* **Dataset extract**
##############################

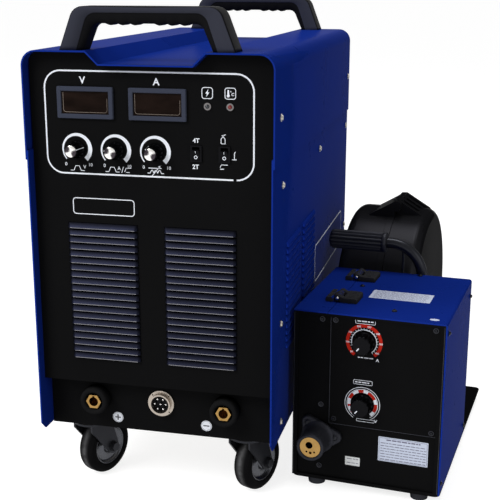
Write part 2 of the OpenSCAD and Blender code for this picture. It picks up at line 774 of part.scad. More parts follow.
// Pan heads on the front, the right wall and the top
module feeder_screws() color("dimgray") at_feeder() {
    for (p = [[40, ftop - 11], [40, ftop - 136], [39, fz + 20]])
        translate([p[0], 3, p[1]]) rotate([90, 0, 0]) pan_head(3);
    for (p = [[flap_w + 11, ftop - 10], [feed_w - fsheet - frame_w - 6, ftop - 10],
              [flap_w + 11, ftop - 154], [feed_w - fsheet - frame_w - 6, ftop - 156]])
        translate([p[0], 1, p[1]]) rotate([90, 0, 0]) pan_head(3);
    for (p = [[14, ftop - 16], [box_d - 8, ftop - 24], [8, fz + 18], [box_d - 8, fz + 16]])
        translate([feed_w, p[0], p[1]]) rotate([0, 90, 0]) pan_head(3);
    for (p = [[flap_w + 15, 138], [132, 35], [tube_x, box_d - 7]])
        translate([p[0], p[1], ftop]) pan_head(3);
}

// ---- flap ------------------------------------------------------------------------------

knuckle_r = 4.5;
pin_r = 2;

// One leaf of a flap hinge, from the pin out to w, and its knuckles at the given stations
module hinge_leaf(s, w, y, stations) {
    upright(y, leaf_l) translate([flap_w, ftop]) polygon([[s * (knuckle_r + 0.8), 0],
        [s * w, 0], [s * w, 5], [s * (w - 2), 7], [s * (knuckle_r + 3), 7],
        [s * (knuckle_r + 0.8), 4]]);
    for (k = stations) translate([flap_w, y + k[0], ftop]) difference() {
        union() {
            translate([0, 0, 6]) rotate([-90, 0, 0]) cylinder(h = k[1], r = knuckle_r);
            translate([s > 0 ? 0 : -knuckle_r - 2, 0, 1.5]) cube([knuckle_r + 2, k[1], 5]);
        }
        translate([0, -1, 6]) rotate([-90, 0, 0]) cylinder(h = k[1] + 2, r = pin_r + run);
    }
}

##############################

* **Do this**
Once more, set down the full listing, verbatim.

* **Expected answer**
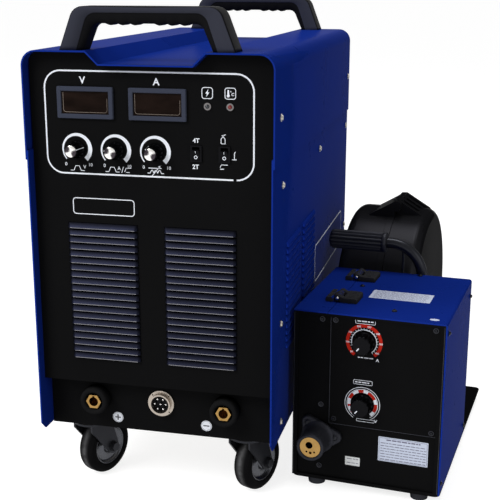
Write part 2 of the OpenSCAD and Blender code for this picture. It picks up at line 774 of part.scad. More parts follow.
// Pan heads on the front, the right wall and the top
module feeder_screws() color("dimgray") at_feeder() {
    for (p = [[40, ftop - 11], [40, ftop - 136], [39, fz + 20]])
        translate([p[0], 3, p[1]]) rotate([90, 0, 0]) pan_head(3);
    for (p = [[flap_w + 11, ftop - 10], [feed_w - fsheet - frame_w - 6, ftop - 10],
              [flap_w + 11, ftop - 154], [feed_w - fsheet - frame_w - 6, ftop - 156]])
        translate([p[0], 1, p[1]]) rotate([90, 0, 0]) pan_head(3);
    for (p = [[14, ftop - 16], [box_d - 8, ftop - 24], [8, fz + 18], [box_d - 8, fz + 16]])
        translate([feed_w, p[0], p[1]]) rotate([0, 90, 0]) pan_head(3);
    for (p = [[flap_w + 15, 138], [132, 35], [tube_x, box_d - 7]])
        translate([p[0], p[1], ftop]) pan_head(3);
}

// ---- flap ------------------------------------------------------------------------------

knuckle_r = 4.5;
pin_r = 2;

// One leaf of a flap hinge, from the pin out to w, and its knuckles at the given stations
module hinge_leaf(s, w, y, stations) {
    upright(y, leaf_l) translate([flap_w, ftop]) polygon([[s * (knuckle_r + 0.8), 0],
        [s * w, 0], [s * w, 5], [s * (w - 2), 7], [s * (knuckle_r + 3), 7],
        [s * (knuckle_r + 0.8), 4]]);
    for (k = stations) translate([flap_w, y + k[0], ftop]) difference() {
        union() {
            translate([0, 0, 6]) rotate([-90, 0, 0]) cylinder(h = k[1], r = knuckle_r);
            translate([s > 0 ? 0 : -knuckle_r - 2, 0, 1.5]) cube([knuckle_r + 2, k[1], 5]);
        }
        translate([0, -1, 6]) rotate([-90, 0, 0]) cylinder(h = k[1] + 2, r = pin_r + run);
    }
}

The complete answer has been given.